Caros leitores, este blog tem o desprazer de anunciar que o Brasil recebeu, na Conferência do Clima que está acontecendo na Polônia, o prêmio Fóssil do Dia. Trata-se de uma premiação irônica que acontece em todas as COPs, não oficial, organizada pela Climate Network, que reúne mais de mil ONGs ambientalistas por todo o mundo. E o motivo da premiação foi o fato de o presidente eleito Jair Bolsonaro ter declinado de sediar aqui a próxima reunião para debater mundialmente sobre o clima, que vai acontecer no ano que vem.
Mas, não só isto: os premiadores também levaram em conta as declarações do próximo ministro das Relações Exteriores, Ernesto Araújo. Em sua rede social, Araújo menospreza os estudos científicos que comprovam o aquecimento global, dando a ele uma esdrúxula significação: “marxismo cultural globalista” — que até hoje ficamos assim, sem entender muito o que é.
Não foi a primeira vez que o Brasil ganhou este prêmio, é verdade. No ano passado, durante a Conferência que foi realizada na Alemanha, em Bonn, uma medida provisória que propõe reduzir os impostos da exploração e produção de pretróleo e gás também pôs o país na berlinda desta forma nada lisonjeira. Mas, este ano, a curiosidade é que o prêmio foi concedido por causa de declarações de um presidente que ainda nem está ocupando o cargo. Isto é raro.
De Katowice, onde está acompanhando as negociações, o coordenador de políticas públicas do Greenpeace, Márcio Astrini, comentou sobre a premiação:
“É um prêmio diferente. Nunca antes na história das COPs um presidente recebeu o prêmio antes mesmo de assumir como chefe de Estado. A exceção tem uma justificativa. Em pleno século XXI, quando mais de 190 países rumam para salvar o mundo das mudanças climáticas, baseados em centenas de cientistas e milhares de estudos, o futuro presidente do Brasil resolveu dar as costas para os esforços globais, ameaça sair do Acordo de Paris e tomar medidas que farão explodir o desmatamento e a ilegalidade na Amazônia. Para completar, ainda anunciou que não vai hospedar mais a COP 25. O aquecimento global, que atinge, principalmente, a população pobre, já causou secas e chuvas extremas, prejuízos enormes à agricultura e à infraestrutura no Brasil e em todo planeta. Portanto, o prêmio é pelo conjunto da obra prometida por Bolsonaro, que ainda nem assumiu, mas já é considerado em todo o mundo como um inimigo do clima e do meio ambiente”, disse Astrini.
É difícil estarmos, nós brasileiros que nos preocupamos com os avanços dos impactos causados pela falta de atenção e cuidado com o ambiente que nos cerca, no centro das atenções deste jeito. Gera um sentimento de derrota que não desgruda. Mas, assim como depois do 7 a 1, é também um convite para reflexões, mais do que necessárias, sobre o momento atual.
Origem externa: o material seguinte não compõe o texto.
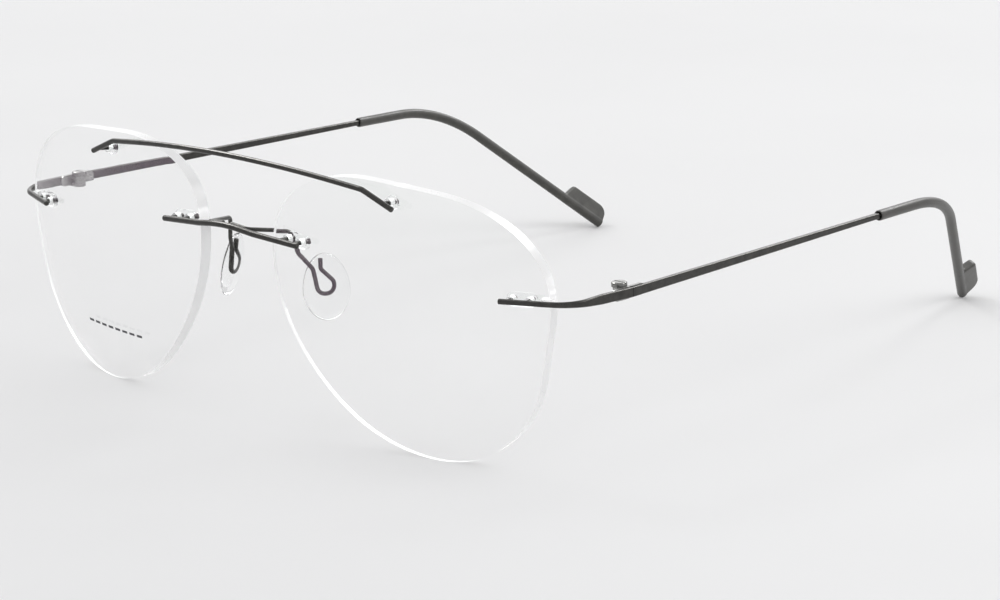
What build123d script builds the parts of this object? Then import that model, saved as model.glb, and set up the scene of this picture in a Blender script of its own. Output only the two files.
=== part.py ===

Os ambientalistas que nos ofereceram o prêmio dizem, com razão, que os planos do presidente eleito para a floresta amazônica, até agora explicitados, não são motivo de riso ou de ironia. A coisa é séria.
“Ele prometeu acabar com o controle do desmatamento, abrir terras indígenas para grandes negócios, matar o licenciamento ambiental e até mesmo fechar o Ministério do Meio Ambiente. Os criminosos ambientais estão ouvindo atentamente: entre agosto e novembro, as taxas de desmatamento subiram 32%, e um estudo recente estima que pode chegar a 25 mil quilômetros quadrados por ano, com emissões resultantes de três bilhões de toneladas de dióxido de carbono. Isso é tchau a 1,5 graus”, dizem eles na explicação do prêmio.
Se serve de consolo, o Brasil não foi o único a receber a premiação Fóssil do Dia na Polônia. Dividimos os holofotes dos corredores do Centro de Convenções onde está acontecendo a Conferência com a Arábia Saudita, país velho conhecido por causar bastante problemas durante os debates. Funciona assim: o texto final da Conferência vai recebendo, durante todo o período das negociações, que dura 14 dias, sugestões de acréscimos ou de retiradas de algumas expressões que possam agradar mais ou desagradar mais a uns e outros países. Como se vê, não é nada fácil costurar um texto desses. A Arábia Saudita, neste ano, decidiu implicar com a expressão “mecanismo de ambição” para chegar ao 1,5ºC no fim do século.
É preciso ambição, sim. Mas a ambição pode acabar justificando atitudes severas a favor do desenvolvimentismo. E, certamente, muita gente vai acabar defendendo o presidente eleito justamente porque ele leva a acreditar que o melhor caminho para o Brasil alcançar o progresso é acabando com a “farra” das pessoas que querem preservar o meio ambiente. Um imbróglio eterno que vai marcar nossa civilização.